| AIM OF THE EXERCISE |
Go through the listing and write out all of it exactly.

◇ ◇ ◇

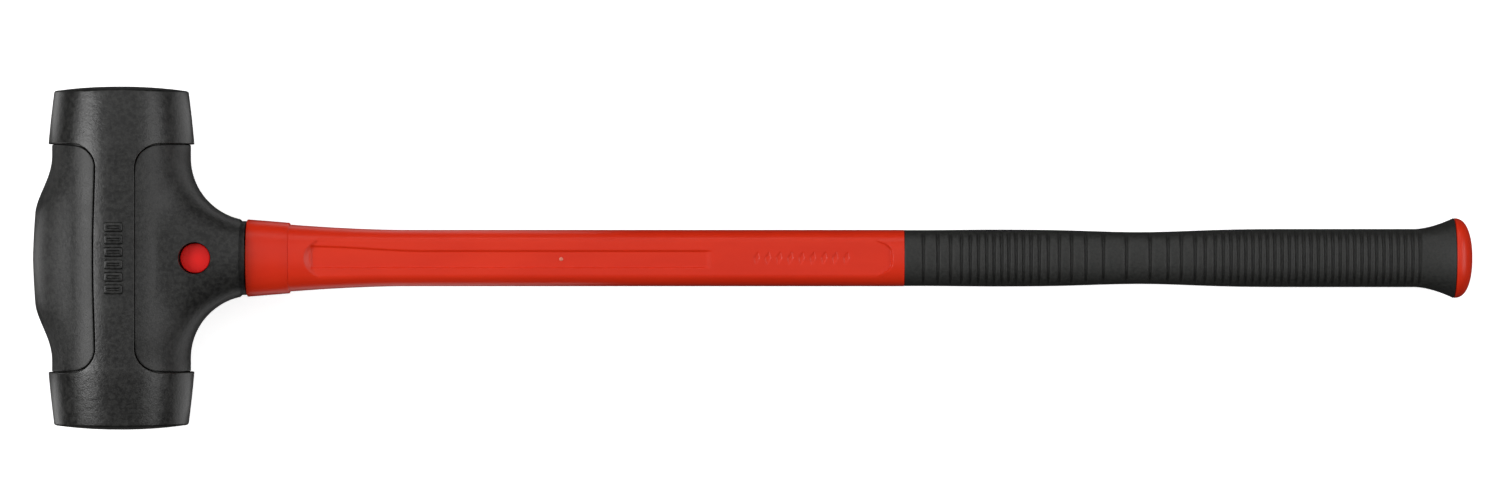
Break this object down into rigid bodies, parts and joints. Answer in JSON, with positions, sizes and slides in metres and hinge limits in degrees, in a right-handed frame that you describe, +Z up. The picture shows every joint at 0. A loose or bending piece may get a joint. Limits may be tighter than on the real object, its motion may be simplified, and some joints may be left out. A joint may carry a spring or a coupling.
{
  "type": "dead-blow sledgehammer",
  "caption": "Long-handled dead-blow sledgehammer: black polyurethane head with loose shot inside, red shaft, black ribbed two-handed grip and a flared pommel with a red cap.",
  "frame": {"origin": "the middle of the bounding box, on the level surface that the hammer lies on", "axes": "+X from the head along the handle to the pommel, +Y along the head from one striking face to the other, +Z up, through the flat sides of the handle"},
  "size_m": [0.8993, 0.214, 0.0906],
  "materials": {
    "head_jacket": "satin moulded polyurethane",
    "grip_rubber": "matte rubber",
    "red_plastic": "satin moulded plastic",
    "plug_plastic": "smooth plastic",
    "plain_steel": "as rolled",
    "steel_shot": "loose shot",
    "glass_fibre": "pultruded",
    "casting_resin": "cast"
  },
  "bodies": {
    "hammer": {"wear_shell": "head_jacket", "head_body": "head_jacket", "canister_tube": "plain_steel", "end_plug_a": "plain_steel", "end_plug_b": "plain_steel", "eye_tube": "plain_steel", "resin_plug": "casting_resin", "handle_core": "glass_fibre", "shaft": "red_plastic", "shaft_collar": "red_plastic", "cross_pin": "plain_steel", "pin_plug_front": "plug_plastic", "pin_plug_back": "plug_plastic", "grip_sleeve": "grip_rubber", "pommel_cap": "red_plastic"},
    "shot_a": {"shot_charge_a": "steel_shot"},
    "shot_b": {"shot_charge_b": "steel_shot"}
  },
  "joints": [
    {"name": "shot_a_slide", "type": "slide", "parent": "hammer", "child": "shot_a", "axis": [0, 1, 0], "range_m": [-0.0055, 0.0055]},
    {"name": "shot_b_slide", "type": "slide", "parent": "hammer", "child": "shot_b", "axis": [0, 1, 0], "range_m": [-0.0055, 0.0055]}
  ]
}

◇ ◇ ◇

| SOLUTION TO THE EXERCISE |
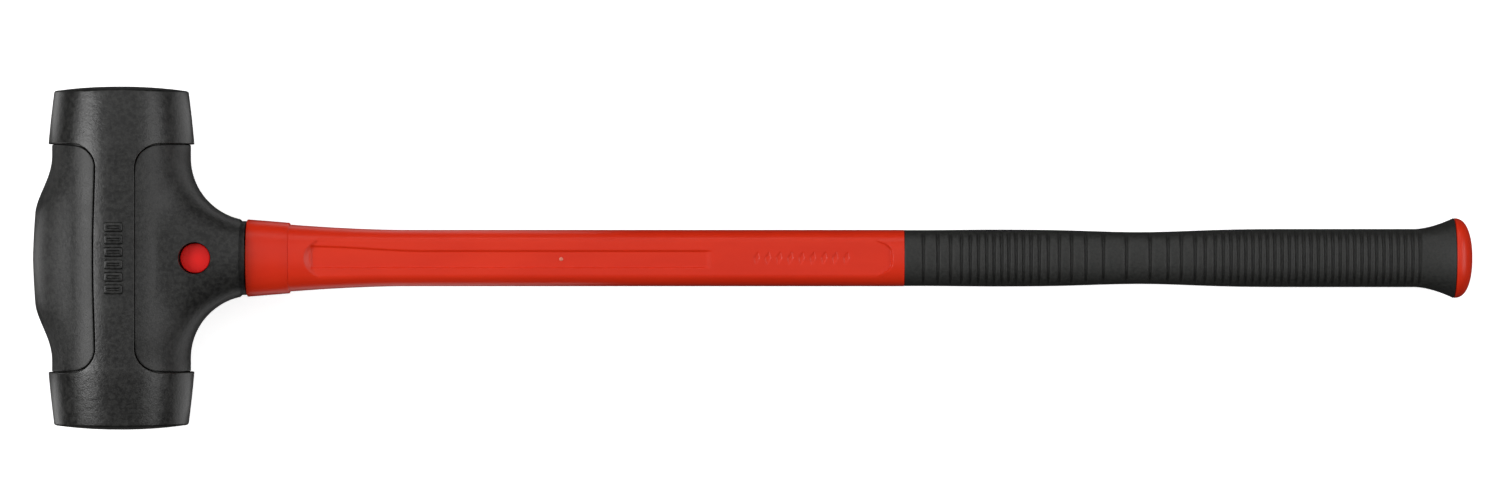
Break this object down into rigid bodies, parts and joints. Answer in JSON, with positions, sizes and slides in metres and hinge limits in degrees, in a right-handed frame that you describe, +Z up. The picture shows every joint at 0. A loose or bending piece may get a joint. Limits may be tighter than on the real object, its motion may be simplified, and some joints may be left out. A joint may carry a spring or a coupling.
{
  "type": "dead-blow sledgehammer",
  "caption": "Long-handled dead-blow sledgehammer: black polyurethane head with loose shot inside, red shaft, black ribbed two-handed grip and a flared pommel with a red cap.",
  "frame": {"origin": "the middle of the bounding box, on the level surface that the hammer lies on", "axes": "+X from the head along the handle to the pommel, +Y along the head from one striking face to the other, +Z up, through the flat sides of the handle"},
  "size_m": [0.8993, 0.214, 0.0906],
  "materials": {
    "head_jacket": "satin moulded polyurethane",
    "grip_rubber": "matte rubber",
    "red_plastic": "satin moulded plastic",
    "plug_plastic": "smooth plastic",
    "plain_steel": "as rolled",
    "steel_shot": "loose shot",
    "glass_fibre": "pultruded",
    "casting_resin": "cast"
  },
  "bodies": {
    "hammer": {"wear_shell": "head_jacket", "head_body": "head_jacket", "canister_tube": "plain_steel", "end_plug_a": "plain_steel", "end_plug_b": "plain_steel", "eye_tube": "plain_steel", "resin_plug": "casting_resin", "handle_core": "glass_fibre", "shaft": "red_plastic", "shaft_collar": "red_plastic", "cross_pin": "plain_steel", "pin_plug_front": "plug_plastic", "pin_plug_back": "plug_plastic", "grip_sleeve": "grip_rubber", "pommel_cap": "red_plastic"},
    "shot_a": {"shot_charge_a": "steel_shot"},
    "shot_b": {"shot_charge_b": "steel_shot"}
  },
  "joints": [
    {"name": "shot_a_slide", "type": "slide", "parent": "hammer", "child": "shot_a", "axis": [0, 1, 0], "range_m": [-0.0055, 0.0055]},
    {"name": "shot_b_slide", "type": "slide", "parent": "hammer", "child": "shot_b", "axis": [0, 1, 0], "range_m": [-0.0055, 0.0055]}
  ]
}